_DATASET EXCERPT_
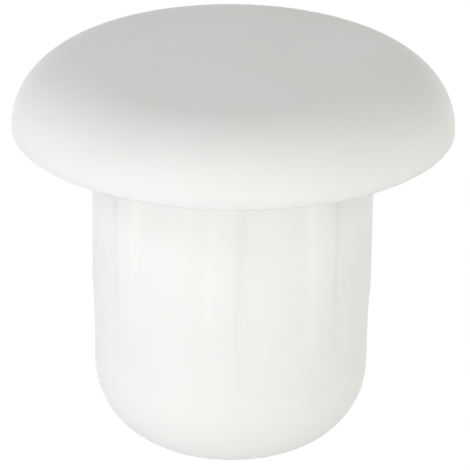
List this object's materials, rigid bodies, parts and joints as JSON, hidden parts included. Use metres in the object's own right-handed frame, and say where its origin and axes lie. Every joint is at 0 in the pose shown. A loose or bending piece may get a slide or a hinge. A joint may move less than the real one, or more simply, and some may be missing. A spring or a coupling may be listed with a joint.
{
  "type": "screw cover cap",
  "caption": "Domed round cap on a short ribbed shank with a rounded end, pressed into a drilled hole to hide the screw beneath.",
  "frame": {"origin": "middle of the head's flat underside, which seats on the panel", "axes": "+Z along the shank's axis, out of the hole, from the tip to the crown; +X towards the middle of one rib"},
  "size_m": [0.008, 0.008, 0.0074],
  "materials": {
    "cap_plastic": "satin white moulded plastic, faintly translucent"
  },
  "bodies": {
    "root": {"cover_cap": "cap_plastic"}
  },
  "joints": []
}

_REQUIREMENT_
Extract the listing in its entirety and repeat it exactly.

_RESULT OF THIS TASK_
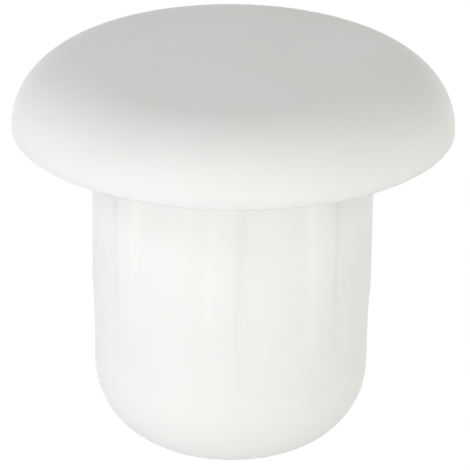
List this object's materials, rigid bodies, parts and joints as JSON, hidden parts included. Use metres in the object's own right-handed frame, and say where its origin and axes lie. Every joint is at 0 in the pose shown. A loose or bending piece may get a slide or a hinge. A joint may move less than the real one, or more simply, and some may be missing. A spring or a coupling may be listed with a joint.
{
  "type": "screw cover cap",
  "caption": "Domed round cap on a short ribbed shank with a rounded end, pressed into a drilled hole to hide the screw beneath.",
  "frame": {"origin": "middle of the head's flat underside, which seats on the panel", "axes": "+Z along the shank's axis, out of the hole, from the tip to the crown; +X towards the middle of one rib"},
  "size_m": [0.008, 0.008, 0.0074],
  "materials": {
    "cap_plastic": "satin white moulded plastic, faintly translucent"
  },
  "bodies": {
    "root": {"cover_cap": "cap_plastic"}
  },
  "joints": []
}